**AIM OF THE EXERCISE**. Copy the records below exactly as they are written.
##### GIVEN DATA
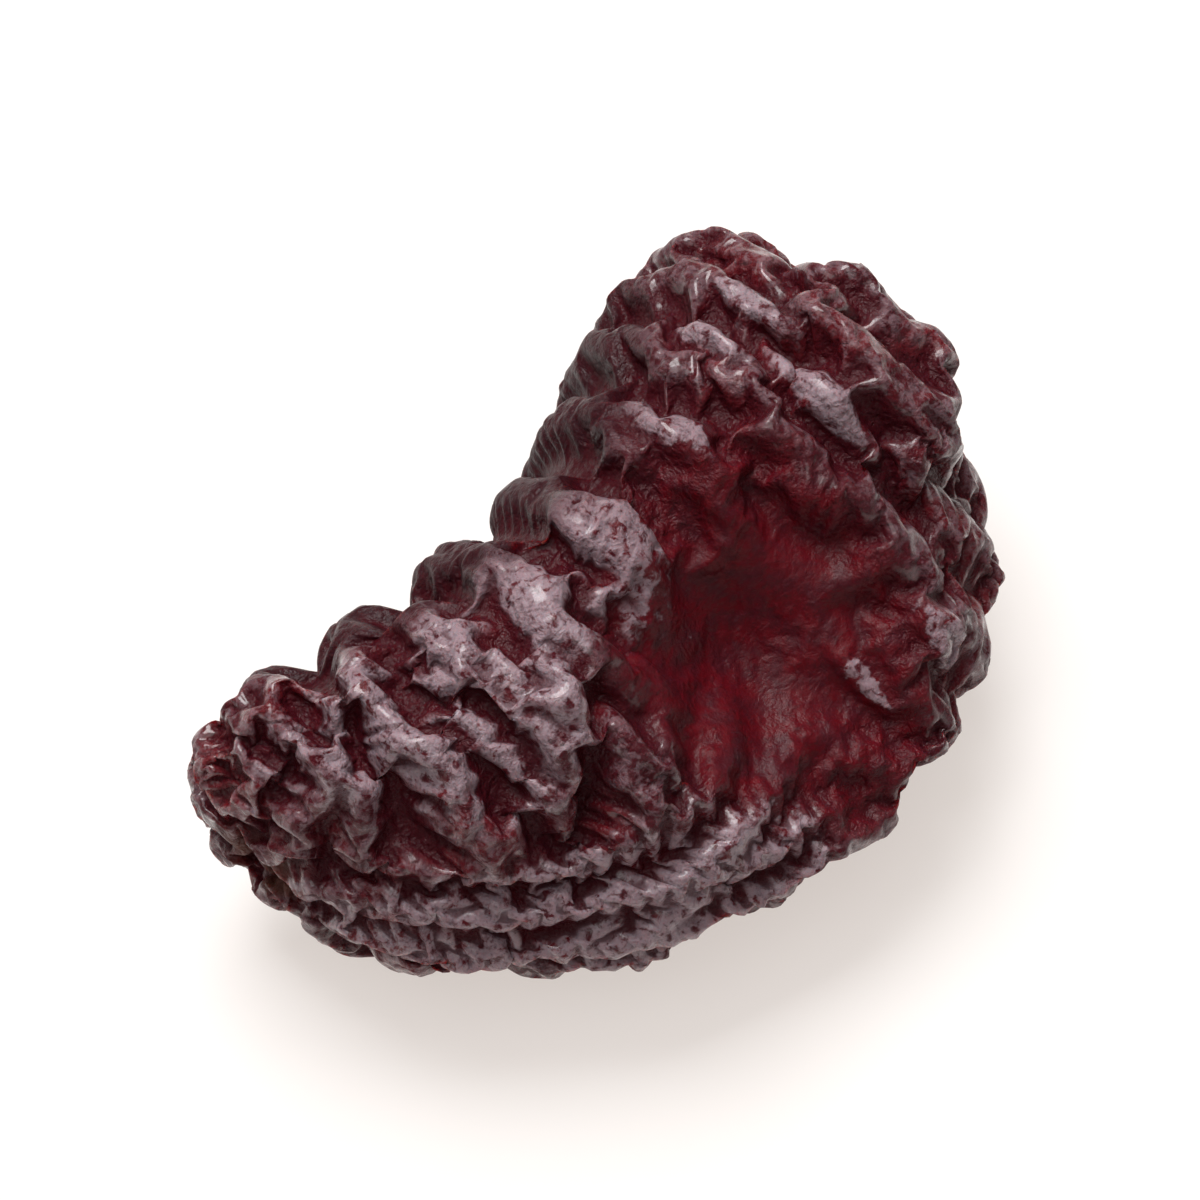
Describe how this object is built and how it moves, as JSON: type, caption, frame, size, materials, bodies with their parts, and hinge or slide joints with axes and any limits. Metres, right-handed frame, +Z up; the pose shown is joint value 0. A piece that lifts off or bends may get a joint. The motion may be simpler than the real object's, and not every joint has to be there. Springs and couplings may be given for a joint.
{
  "type": "dried cranberry",
  "caption": "Dried cranberry, bowed to a half moon, with shrivelled skin in glossy ribs and folds and a small flat underside to rest on.",
  "frame": {"origin": "centre of the bounding box at the floor the berry rests on", "axes": "+X along the berry, +Y towards its straight flank, +Z up"},
  "size_m": [0.0154, 0.0098, 0.0076],
  "materials": {
    "skin": "dark maroon shrivelled fruit skin, glossy on its ribs"
  },
  "bodies": {
    "root": {"cranberry": "skin"}
  },
  "joints": []
}
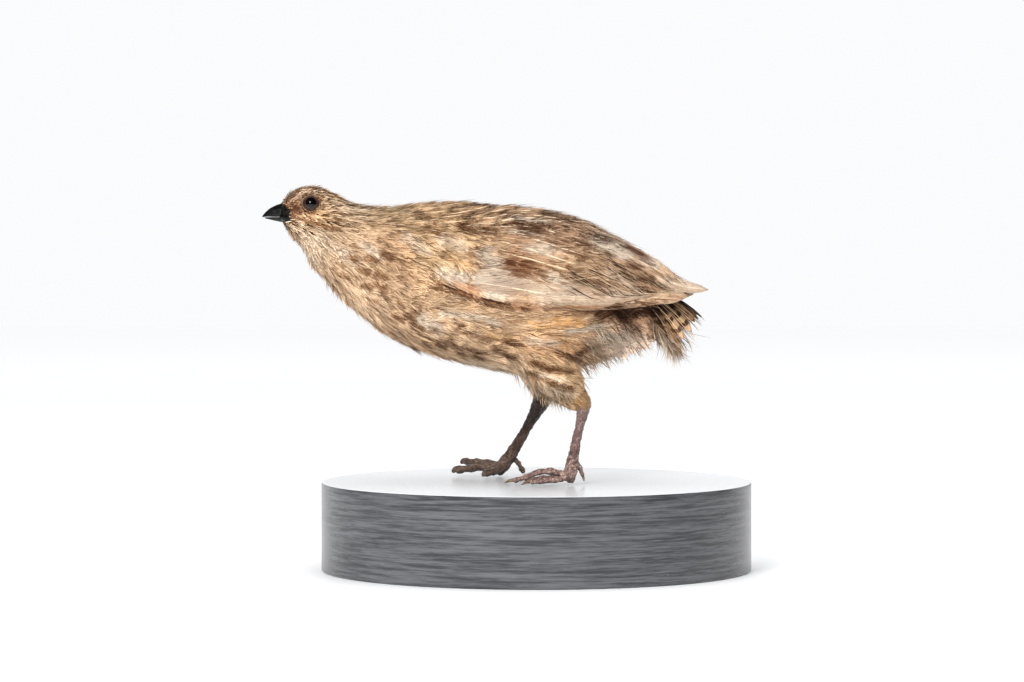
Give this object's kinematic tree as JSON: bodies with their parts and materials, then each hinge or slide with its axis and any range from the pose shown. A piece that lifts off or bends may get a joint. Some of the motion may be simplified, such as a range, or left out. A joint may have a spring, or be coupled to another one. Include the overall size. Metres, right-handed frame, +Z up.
##########
**RESULT OF THIS TASK**.
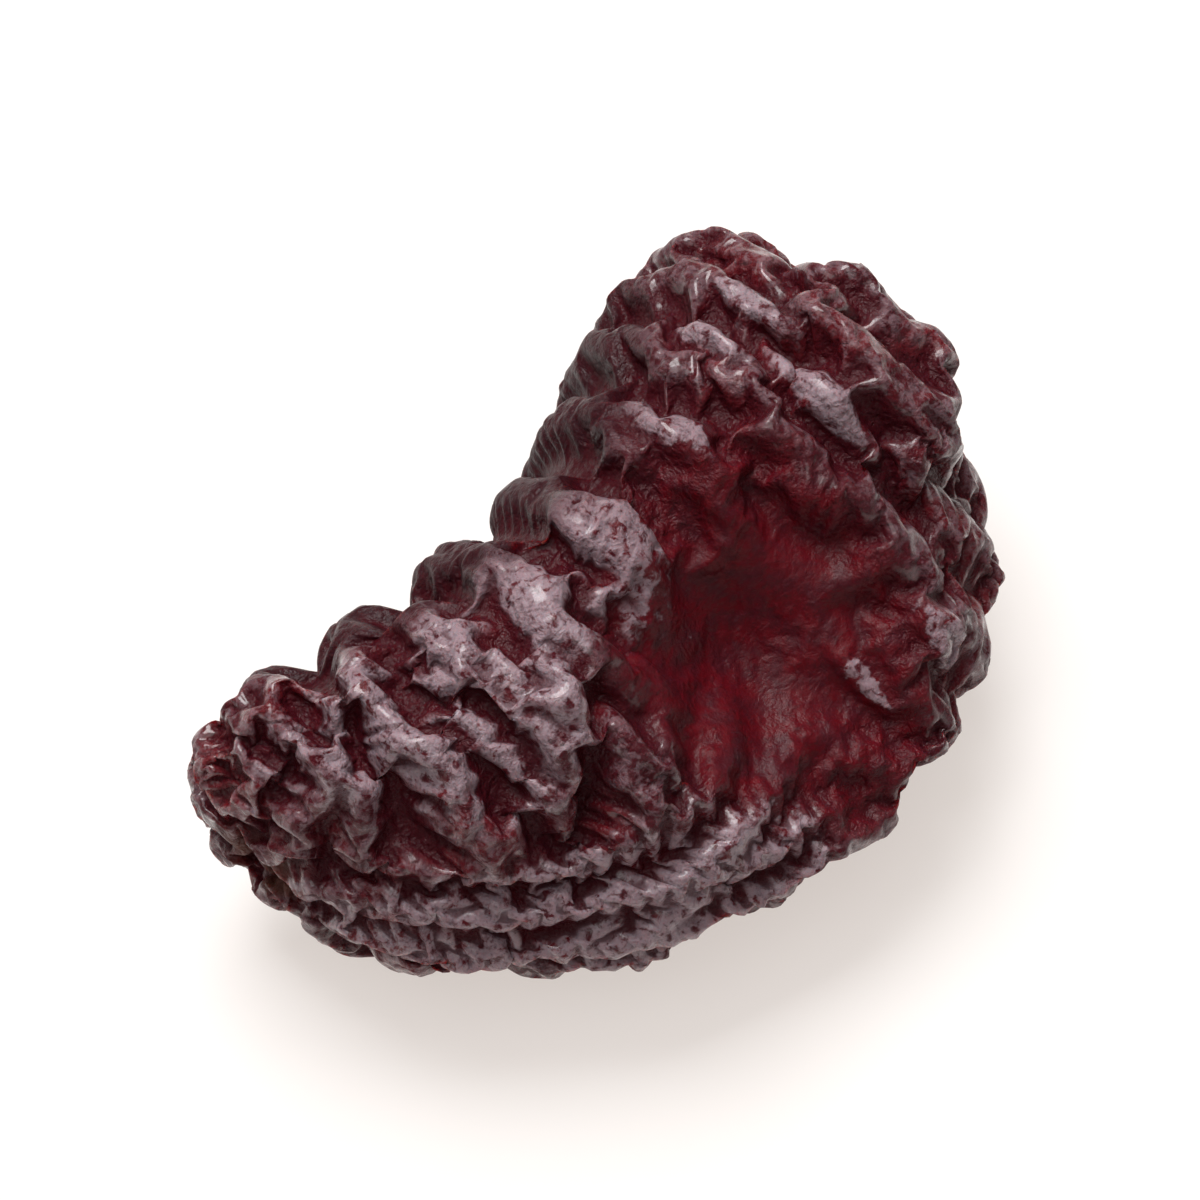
Describe how this object is built and how it moves, as JSON: type, caption, frame, size, materials, bodies with their parts, and hinge or slide joints with axes and any limits. Metres, right-handed frame, +Z up; the pose shown is joint value 0. A piece that lifts off or bends may get a joint. The motion may be simpler than the real object's, and not every joint has to be there. Springs and couplings may be given for a joint.
{
  "type": "dried cranberry",
  "caption": "Dried cranberry, bowed to a half moon, with shrivelled skin in glossy ribs and folds and a small flat underside to rest on.",
  "frame": {"origin": "centre of the bounding box at the floor the berry rests on", "axes": "+X along the berry, +Y towards its straight flank, +Z up"},
  "size_m": [0.0154, 0.0098, 0.0076],
  "materials": {
    "skin": "dark maroon shrivelled fruit skin, glossy on its ribs"
  },
  "bodies": {
    "root": {"cranberry": "skin"}
  },
  "joints": []
}
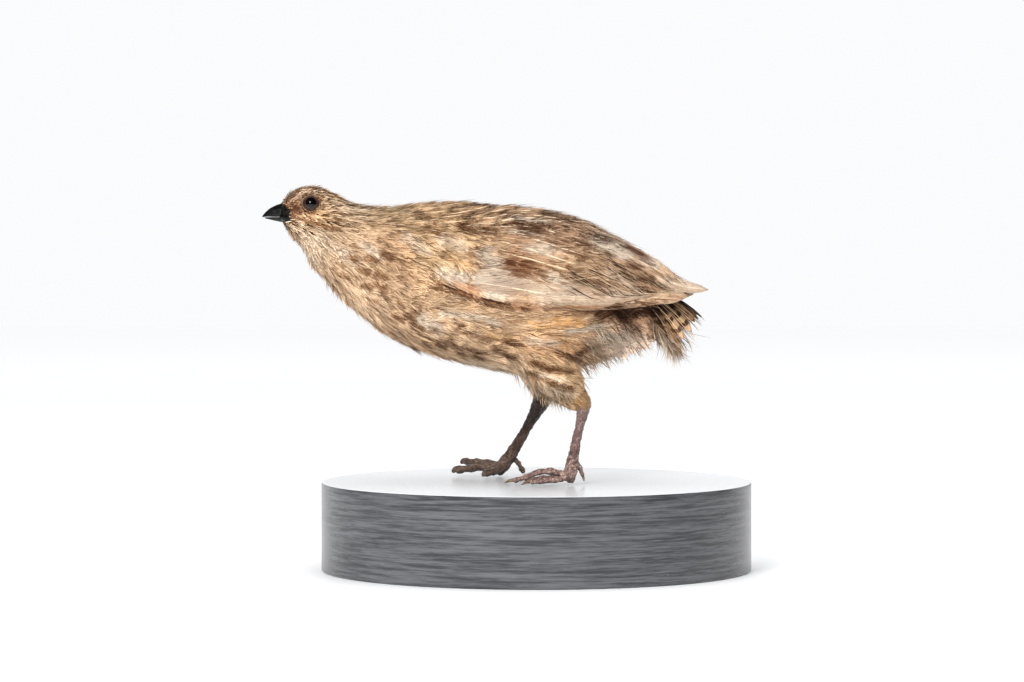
Give this object's kinematic tree as JSON: bodies with their parts and materials, then each hinge or slide with its axis and any range from the pose shown. A piece that lifts off or bends may get a joint. Some of the motion may be simplified, such as a range, or left out. A joint may have a spring, or be coupled to another one. Include the overall size. Metres, right-handed frame, +Z up.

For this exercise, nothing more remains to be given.